Nous reste maintenant à espérer, Madame la ministre, que ce texte soit très prochainement inscrit à l'ordre du jour du Sénat afin d'être adopté rapidement. Nous comptons sur votre diligence. Nous espérons également examiner très bientôt la future loi « Habitat pour tous ». Le groupe UMP votera bien entendu cette proposition de loi. (Applaudissements sur les bancs du groupe UMP)

M. Jean-Yves Le Bouillonnec - Face à un grave problème, on propose un grand dispositif législatif. Si l'on se contente d'un petit texte, c'est que l'on refuse de régler le problème. Nous nous doutions bien que vous n'aviez pas envie de le régler quand le ministre déclarait, ici et à l'extérieur, que c'était à l'accord collectif de s'appliquer. Nous avions bien compris que vous cherchiez surtout à ne pas déplaire à telle ou telle catégorie de personnes influentes. (« Scandaleux ! » sur les bancs du groupe UMP)

Ce petit texte, et disant cela, je ne vous injurie pas, Madame Aurillac, car je reconnais que le texte qui va être aujourd'hui voté n'est plus exactement le vôtre - c'est le rapporteur qui en porte la responsabilité -, ce petit texte, disais-je, n'améliore que très partiellement la situation des locataires qui peuvent acheter, sans leur apporter toutes les garanties nécessaires, et ne règle rien du tout pour la majorité de ceux qui ne peuvent pas acheter. Le délai de deux ans que vous avez fait adopter par voie d'amendement, Madame Aurillac, et qui ne s'appliquera d'ailleurs que dans des conditions très restrictives, ne constitue pas une protection.

On nous renvoie à la navette parlementaire, à l'accord collectif, à la future loi « Habitat pour tous »... Mais pendant ce temps, les congés pour vente pleuvent, et pas seulement dans les beaux quartiers parisiens, je le constate chaque jour moi-même dans ma commune. L'accord collectif de 1998, étendu par M. Besson en 1999, avait vraiment fait diminuer le nombre des ventes à la découpe. Puis le phénomène a repris car ne se livrent plus maintenant à cette pratique les institutionnels, mais des spéculateurs auxquels l'accord ne s'applique pas. Nous nous trouvons dans une situation abracadabrantesque, pour reprendre une expression chère au Président de la République, puisque vous ne disposez plus des instruments nécessaires pour régler le problème et que vous écartez ceux que nous vous proposons.

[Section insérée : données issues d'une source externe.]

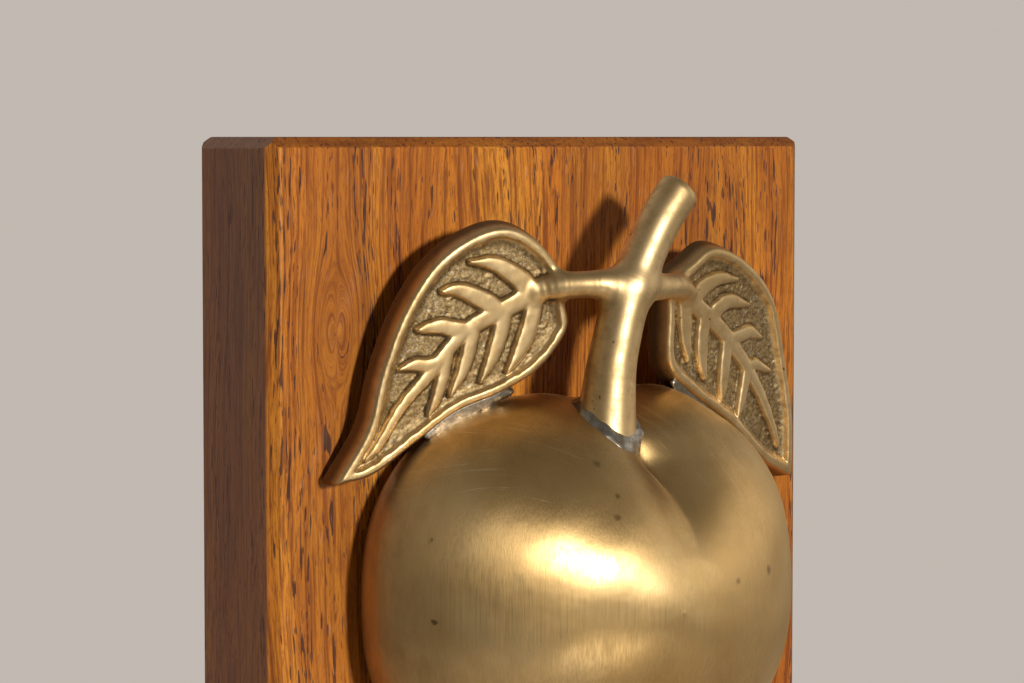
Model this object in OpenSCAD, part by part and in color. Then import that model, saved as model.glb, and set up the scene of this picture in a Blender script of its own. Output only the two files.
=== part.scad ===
// Rocker ink blotter with a cast brass peach for its handle, standing on its short end.
// The cover board stands up, the peach is on its front, and the rocker with the blotting
// paper is behind it.
// Frame: +X right, +Z up, the peach side faces -Y. The origin is the centre of the board's
// bottom end, and the handle axis runs along Y through the middle of the board.

/* [Cover board] */
// Width of the board
board_w = 80; // [80:1:90]
// Thickness of the board
board_t = 17.3; // [17:0.1:20]
// Length of the board, its height as it stands
board_l = 112; // [112:1:124]
// Width of the bevel along the board's edges
edge_c = 1.3; // [0.6:0.1:1.8]
// Radius that softens the bevel's own corners
edge_r = 0.5; // [0.2:0.1:0.6]

/* [Peach] */
// Half width of the fruit
fruit_rx = 29.8; // [29:0.1:30]
// Half height of the fruit
fruit_rz = 25; // [24.8:0.1:25.5]
// How far the fruit stands out in front of the board
fruit_d = 27.1; // [26.8:0.1:27.5]
// Wall of the cast shell
shell_wall = 1.3; // [1.2:0.1:1.6]
// Gap between the fruit's rim and the board
rim_gap = 0.4; // [0.3:0.1:0.6]
// Depth of the cleft at the stem
cleft_depth = 3.6; // [3:0.1:4]

/* [Stem and leaves] */
// Thickness of a leaf at its rim
leaf_t = 2.5; // [2.4:0.1:2.8]
// Depth of the leaf's recess below its rim
leaf_recess = 0.9; // [0.5:0.1:1.2]
// Radius of the stem above the twigs
stem_r = 2.6; // [2.4:0.1:2.7]
// Radius of the twigs that carry the leaves
twig_r = 1.6; // [1.4:0.1:1.7]

/* [Clamp screw] */
// Radius of the spindle's smooth journal
journal_r = 4; // [4]
// Radial running clearance of the journal in its bush
journal_play = 0.04; // [0.02:0.01:0.08]
// Pitch of the clamp screw
pitch = 1.25; // [1.25]
// Travel of the rocker between clamped and open
open_travel = 7.5; // [7.5]

/* [Rocker] */
// Width of the rocker block
rocker_w = 58; // [56:1:58]
// Thickness of the rocker block at its middle
rocker_mid = 15.3; // [15.2:0.1:15.5]
// Radius of the rocking sole
sole_r = 155; // [154:1:158]
// Radius of the rocker block's rounded ends
end_r = 3.7; // [3.6:0.1:3.9]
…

Entre les spéculateurs et les locataires qui ne peuvent acheter leur appartement, vous avez choisi ! (Protestations sur les bancs du groupe UMP) Voilà ce à quoi nous venons d'assister...

M. Jean-Marc Roubaud - C'est faux !

M. Jean-Yves Le Bouillonnec - ...comme ce fut également le cas lorsque, il y a un mois, vous avez refusé d'examiner les articles de notre proposition de loi.

M. Jean-Marc Roubaud - Démago !

M. Jean-Yves Le Bouillonnec - Parler pendant des mois de concertation sociale pour terminer par un amendement qui annule l'idée même d'accord puisque le ministre, in fine, tranchera...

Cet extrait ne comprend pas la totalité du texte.